- Discuss strategies for managing teams today
Now that we understand some basic approaches and views to managing people, both individually and in team settings, we can use some of these concepts to understand the ways that teams are incorporated into organizations today.
Think about Max Weber’s bureaucratic approach to management versus what Tom Peters proposes in his chaos view of management. On one end of the spectrum, you have a highly- controlled, traditional organization, and on the other, you have a very flexible, unstructured organization.
On one end, Weber’s end, of the spectrum, there is high management control, and on the chaos end, that’s less so. Peters recommended we do away with the rigidity of the hierarchical structure to increase flexibility and focus on delivering to customers. So . . . is his suggestion a more team-based organization, with high employee involvement and control? Maybe.
Today’s organizations tend to be more middle-of-the-road in their use of teams. They’ve kept some of their managerial control and traditional structure, and use teams to accomplish work on specific tasks.
As organizations move to more team-based structures, the control shifts from management to employees. Upper management still sets the general direction, vision, mission, goals and objectives. But then employees, with that understanding, make decisions and control their own activities. If an organization is going to see a team succeed, they need to:
- Provide a clear standard of high performance expectations. Management can set expectations—preferably challenging expectations, as we learned earlier—and then teams decide how to accomplish those goals on their own.
- Provide organizational support. The organization’s structure and culture must support the success of the team. Organizations that forego an all-individual reward system and remove other cultural barriers are more likely to see their teams succeed.
- Adjust internal and external leadership. Team leaders should guide groups but not necessarily dictate what has to be done.

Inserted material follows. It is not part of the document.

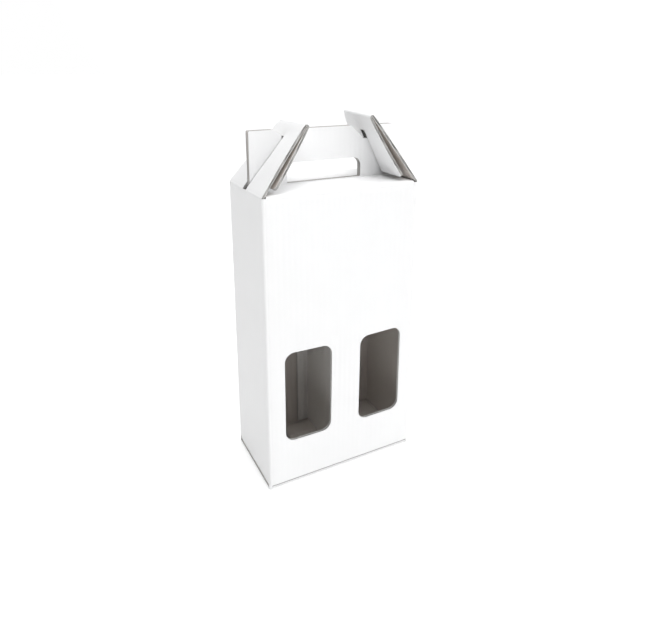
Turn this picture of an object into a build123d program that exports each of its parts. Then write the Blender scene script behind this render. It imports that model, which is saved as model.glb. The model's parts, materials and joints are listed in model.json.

Researchers like Taylor, Weber and Fayol never got to the point where they could conceive of a team in a working environment. But those concepts that still exist in management principles studied today certainly don’t exclude the use of teams, do they? Teams undoubtedly look for the most efficient way to perform, they reward their members based on achievement and experience, they understand the importance of management decision makers and resource managers in their numbers. Those principles are still at work every day.
Consider the structural elements of an organization as they conceived them and how they change (but don’t disappear) in a team-based organization.

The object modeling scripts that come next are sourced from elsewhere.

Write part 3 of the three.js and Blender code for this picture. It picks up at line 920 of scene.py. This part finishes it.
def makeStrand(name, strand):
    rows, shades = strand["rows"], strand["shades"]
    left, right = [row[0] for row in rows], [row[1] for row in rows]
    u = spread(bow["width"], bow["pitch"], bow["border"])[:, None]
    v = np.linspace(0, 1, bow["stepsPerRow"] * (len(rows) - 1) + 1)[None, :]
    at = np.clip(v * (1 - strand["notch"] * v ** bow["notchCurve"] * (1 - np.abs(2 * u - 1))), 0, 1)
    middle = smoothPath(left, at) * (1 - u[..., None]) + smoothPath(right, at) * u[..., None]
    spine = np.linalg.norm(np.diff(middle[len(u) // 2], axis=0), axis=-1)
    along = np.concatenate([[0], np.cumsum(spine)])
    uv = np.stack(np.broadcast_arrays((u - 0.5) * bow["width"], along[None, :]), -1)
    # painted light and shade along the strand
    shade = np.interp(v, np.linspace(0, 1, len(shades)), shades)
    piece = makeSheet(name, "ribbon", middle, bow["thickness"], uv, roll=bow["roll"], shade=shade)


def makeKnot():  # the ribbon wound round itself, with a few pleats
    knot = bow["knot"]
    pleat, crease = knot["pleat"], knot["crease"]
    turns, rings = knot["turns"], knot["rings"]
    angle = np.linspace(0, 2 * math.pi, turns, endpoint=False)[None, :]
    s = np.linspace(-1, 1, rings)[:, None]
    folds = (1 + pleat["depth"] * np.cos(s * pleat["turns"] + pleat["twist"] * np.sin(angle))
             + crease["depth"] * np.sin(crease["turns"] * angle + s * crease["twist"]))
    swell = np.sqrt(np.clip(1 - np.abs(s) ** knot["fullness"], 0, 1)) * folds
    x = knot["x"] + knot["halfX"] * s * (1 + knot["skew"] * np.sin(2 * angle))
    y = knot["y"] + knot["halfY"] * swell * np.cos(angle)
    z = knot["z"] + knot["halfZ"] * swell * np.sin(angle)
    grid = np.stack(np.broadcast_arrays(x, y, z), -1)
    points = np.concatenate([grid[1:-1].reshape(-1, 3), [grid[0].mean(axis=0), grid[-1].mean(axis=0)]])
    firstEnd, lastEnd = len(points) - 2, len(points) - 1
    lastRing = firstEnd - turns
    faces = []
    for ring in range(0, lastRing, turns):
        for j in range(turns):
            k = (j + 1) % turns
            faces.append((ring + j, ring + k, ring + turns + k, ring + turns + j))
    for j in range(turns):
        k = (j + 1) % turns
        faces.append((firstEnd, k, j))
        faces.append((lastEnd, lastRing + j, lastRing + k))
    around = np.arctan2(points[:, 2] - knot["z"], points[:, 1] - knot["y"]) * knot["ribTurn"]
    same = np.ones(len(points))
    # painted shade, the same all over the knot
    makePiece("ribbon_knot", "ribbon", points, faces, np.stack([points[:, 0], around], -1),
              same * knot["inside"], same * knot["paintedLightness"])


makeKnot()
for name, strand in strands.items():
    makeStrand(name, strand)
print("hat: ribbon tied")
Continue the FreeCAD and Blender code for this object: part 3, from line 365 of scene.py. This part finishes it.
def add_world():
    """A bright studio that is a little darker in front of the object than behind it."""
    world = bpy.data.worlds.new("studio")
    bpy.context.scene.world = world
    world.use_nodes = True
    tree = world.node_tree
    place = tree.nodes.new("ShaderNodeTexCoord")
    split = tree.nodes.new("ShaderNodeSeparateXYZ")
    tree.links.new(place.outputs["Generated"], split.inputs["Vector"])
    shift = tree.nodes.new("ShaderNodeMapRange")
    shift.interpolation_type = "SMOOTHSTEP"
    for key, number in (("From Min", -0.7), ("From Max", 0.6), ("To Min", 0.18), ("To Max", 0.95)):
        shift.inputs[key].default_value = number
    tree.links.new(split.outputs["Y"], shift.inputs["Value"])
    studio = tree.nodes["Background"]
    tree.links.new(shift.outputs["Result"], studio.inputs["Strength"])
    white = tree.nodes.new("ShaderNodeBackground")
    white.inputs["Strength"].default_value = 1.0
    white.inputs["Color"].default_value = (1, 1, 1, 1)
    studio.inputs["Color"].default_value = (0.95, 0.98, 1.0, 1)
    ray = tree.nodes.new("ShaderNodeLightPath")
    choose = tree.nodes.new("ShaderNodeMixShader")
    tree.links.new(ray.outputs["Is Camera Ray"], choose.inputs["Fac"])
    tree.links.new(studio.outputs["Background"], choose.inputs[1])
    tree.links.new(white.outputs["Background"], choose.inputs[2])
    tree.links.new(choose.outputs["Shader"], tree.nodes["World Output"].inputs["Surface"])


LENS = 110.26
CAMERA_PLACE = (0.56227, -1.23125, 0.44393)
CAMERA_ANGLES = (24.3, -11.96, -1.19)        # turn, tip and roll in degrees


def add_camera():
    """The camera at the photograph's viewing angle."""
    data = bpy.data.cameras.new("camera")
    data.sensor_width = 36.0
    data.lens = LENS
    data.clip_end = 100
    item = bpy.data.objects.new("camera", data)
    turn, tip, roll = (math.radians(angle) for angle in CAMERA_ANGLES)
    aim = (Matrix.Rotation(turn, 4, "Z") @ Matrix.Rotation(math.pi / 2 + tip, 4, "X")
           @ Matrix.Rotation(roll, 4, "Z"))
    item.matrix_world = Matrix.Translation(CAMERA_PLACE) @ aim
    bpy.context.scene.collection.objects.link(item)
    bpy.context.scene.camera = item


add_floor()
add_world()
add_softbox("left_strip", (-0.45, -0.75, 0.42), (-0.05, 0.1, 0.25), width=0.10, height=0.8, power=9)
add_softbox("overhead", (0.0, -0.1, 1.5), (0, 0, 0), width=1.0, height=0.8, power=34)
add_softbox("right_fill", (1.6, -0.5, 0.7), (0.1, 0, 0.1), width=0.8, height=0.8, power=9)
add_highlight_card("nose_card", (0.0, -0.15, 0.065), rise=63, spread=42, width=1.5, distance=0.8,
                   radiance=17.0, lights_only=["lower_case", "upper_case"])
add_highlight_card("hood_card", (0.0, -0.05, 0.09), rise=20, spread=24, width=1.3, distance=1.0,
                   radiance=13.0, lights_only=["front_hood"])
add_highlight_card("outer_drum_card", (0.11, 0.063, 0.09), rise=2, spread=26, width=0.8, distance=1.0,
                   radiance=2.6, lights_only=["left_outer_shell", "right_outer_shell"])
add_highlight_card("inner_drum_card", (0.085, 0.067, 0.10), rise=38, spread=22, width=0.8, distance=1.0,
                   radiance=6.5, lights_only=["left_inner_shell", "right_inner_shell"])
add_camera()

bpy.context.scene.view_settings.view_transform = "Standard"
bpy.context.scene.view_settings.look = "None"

|Traditional Organization||Team-Based Organization|
|Formalization||All activities and procedures are clearly described in formal written documents||Activities and procedures depend on team goals and are not necessarily formally written.|
|Specialization||Individuals and departments specialize in a particular task/function||Individuals/teams learn as many skills to perform tasks to do their jobs.|
|Hierarchy||Clear reporting lines with managers having few direct reports||Organization is flat, more lateral relationships and only a few levels.|
|Centralization of decision making||Decisions made by managers and passed down to employees||Decision is made by a team and coordinated with other teams|
|Differentiation||Departments and their functions are clearly different from one another||Differentiation is based on project and not function|
|Integration||Activities are coordinated by managers of different departments||Each team is responsible for coordinating with other teams|
In spite of all those traditional organizational elements being in place for team-based organizations, there are a lot of growing pains and changes needed if an organization is going to go from a traditional one to one based on teams. What would make an organization do that?

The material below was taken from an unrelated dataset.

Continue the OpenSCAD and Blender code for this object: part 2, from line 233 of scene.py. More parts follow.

Organizations like Goldman Sachs, American Airlines and Kellogg’s do fine with a traditional organizational structure, with teams used to tackle particular tasks and issues. But some organizations, like Lucent Technologies, have adopted a team-based structure throughout several of their areas.
SEI Investments in Pennsylvania adopted a team-based organizational structure when its CEO realized that the company lacked competitive advantage. SEI declared their new strategy: Become more responsive to customers than other firms in the industry. The decision to restructure as a team-based organization was the result of that strategy.
SEI decided to form teams specifically to handle a client problem. Once that problem was handled, the team disbanded, and then another one was created to address the next client. As a result, SEI became more profitable, realizing their strategy of becoming more responsive to customers than other companies in the industry.
SEI’s teams were tied to their strategy, and organizations that don’t get specific in attaching team goals to strategy are setting themselves up for failure. When teams aren’t clear on how they’re furthering organizational strategy, they lose focus and motivation. In most cases, those teams won’t live up to expectations. Jon Katzenbach, director at McKinney & Co and team-based organizational expert, points out that it’s not about the numbers for teams. “Teams aren’t motivated by numbers—even big numbers,” he explained. “They’re motivated by something to do in the marketplace, like beating a competitor.
Pre-Industrial Revolution, our economy was based on the textile merchant, the grocer, and all the individual business owners that made their towns go. But once the industrial revolution found its way to the United States, managers were suddenly faced with the task of managing many workers and ensuring that they reached some level of productivity. Science and research improved efficiency, and as the world changed, new views emerged to help managers adapt.
Teams and team-based organizations are not an entirely new concept, but as we continue to innovate and realize what teams can do to help organizations realize their goals, we will continue to use these management approaches to help us move forward.